Не выражаясь более грубо и резко, скажем, что по природе своей Клиффорд был сибаритом[35]. И эта природа проявлялась даже там, в темной старой зале; глаза его стремились к дрожащей игре солнечных лучей, пробиравшихся сквозь листву. Похоже, он с удовольствием отметил вазу с цветами, запах которых вдыхал с жадностью. Ту же природу выдавала его непроизвольная улыбка, которой он наградил Фиби, – чья девичья фигурка была прекраснее солнечного света и цветов. Не менее очевидна была его любовь и стремление к прекрасному в том, с какой инстинктивной осторожностью он избегал смотреть на хозяйку, как поспешно отводил от нее взгляд и рассматривал что угодно, только не ее. То было несчастье Хепизбы – но не вина Клиффорда. Как мог он – при желтизне ее кожи, морщинах, унылой мине и странным подобии тюрбана на голове, ее ужасно нахмуренных бровях, – как мог он желать посмотреть на нее? Но неужели же он не в долгу перед ней за то обожание, которым она бессловесно его окружала? Нет, он ничего ей не должен. Натуры вроде Клиффорда не могут обладать подобными глубинами сердца. Дело в том – скажем это без цензуры, чтобы не приуменьшить значимости заявления о неотъемлемом свойстве подобных натур, – что такие люди глубоко эгоистичны по самой своей природе, и с этим ничего не поделать, возможно лишь смириться и разве что длить безнадежную и безответную к ним любовь, не надеясь ни на какие награды. Бедная Хепизба знала эту истину или, по крайней мере, чувствовала ее инстинктивно. Будучи так долго лишен созерцания прекрасного, Клиффорд теперь наслаждался более яркими объектами, нежели ее неприглядная внешность, – и она радовалась этому, радовалась не без тайного вздоха и не без намерения пролить слезы в уединении своей спальни. Ей никогда не было свойственно очарование, а если бы и было, оплакивая судьбу Клиффорда, Хепизба давно уничтожила бы его.
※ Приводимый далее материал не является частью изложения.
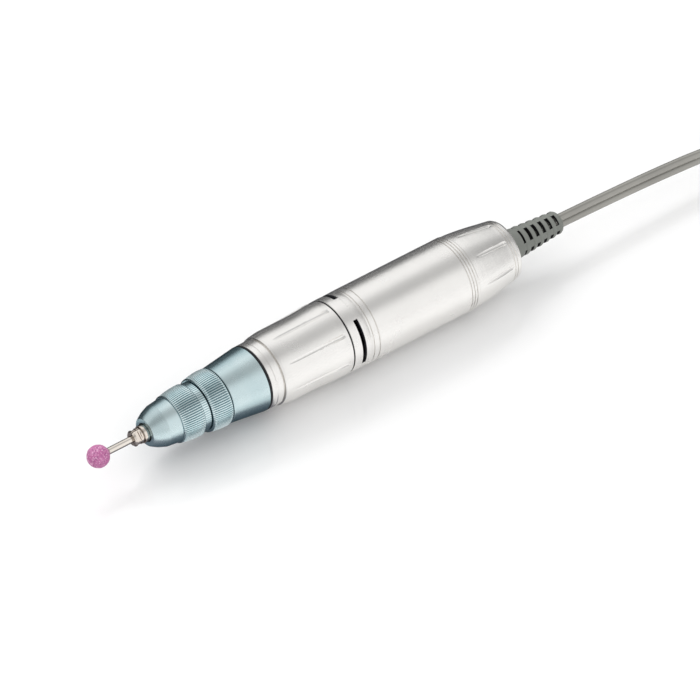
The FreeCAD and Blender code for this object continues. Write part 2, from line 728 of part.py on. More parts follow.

Гость откинулся на спинку стула. В выражении его лица мечтательная отстраненность мешалась с беспокойством и усилием. Он пытался лучше почувствовать окружающую реальность или, возможно, боялся, что все это просто сон, игра воображения, а потому стремился избавиться от внутренней борьбы, добавить красоты и продлить эту возможную иллюзию.
– Как мило! Как приятно! – бормотал он, ни к кому не обращаясь. – Надолго ли это? Как прелестен запах из открытого окна! Открытое окно! Сколь прекрасна игра солнечного света! Эти цветы, какие они ароматные! Лицо этой девушки, какое милое, какое свежее! Словно бутон в росе, на которой играют рассветные лучики! Ах! Все это, наверное, сон! Сон! Сон! Но как редко бывает он в этих каменных стенах!
Затем его лицо потемнело, будто тень пещеры или темницы затмила его, и не было больше света, который мог бы пробиться сквозь железо решеток на окне тюремной камеры, – разум покидал его, словно погружаясь в темные глубины. Фиби (будучи обладательницей живого и деятельного характера, она редко отказывалась от возможности взять на себя часть, и немалую, доброго дела) почувствовала, что пора обратиться к этому незнакомцу.
– Вот новый вид розы, который я нашла этим утром в саду, – сказала она, выбирая маленький алый бутон из стоявшего в вазе букета. – В этом году их появится только пять или шесть. А эта была самой красивой из них, нетронутая болезнью и плесенью. А как она пахнет! Ни одна роза с ней не сравнится! Подобный аромат невозможно забыть!
– Ах! Дайте взглянуть! Дайте мне подержать ее! – воскликнул гость, жадно разглядывая цветок, который, благодаря волшебному свойству ароматов, вызвал бесчисленное количество воспоминаний. – Спасибо! Это пошло мне на пользу. Я помню, как ценил эти цветы, – давно, полагаю, очень давно! – или это было вчера? От этого аромата я снова чувствую себя молодым! Молод ли я? Или это воспоминания странно обострились, или сознание мое удивительно затуманено? Но как мило с вашей стороны, юная леди! Благодарю! Благодарю!
Благоприятное впечатление, произведенное крошечной алой розой, стало для Клиффорда лучшим моментом за этим утренним столом. Он мог бы длиться и дольше, однако его взгляд спустя несколько минут остановился на портрете старого пуританина, который из своей поблекшей рамы наблюдал за происходящим, как призрак, довольно суровый и явно не расположенный к ним. Гость сделал нетерпеливый жест рукой и обратился к Хепизбе с тем, что вполне узнавалось как раздражительность избалованного члена семьи.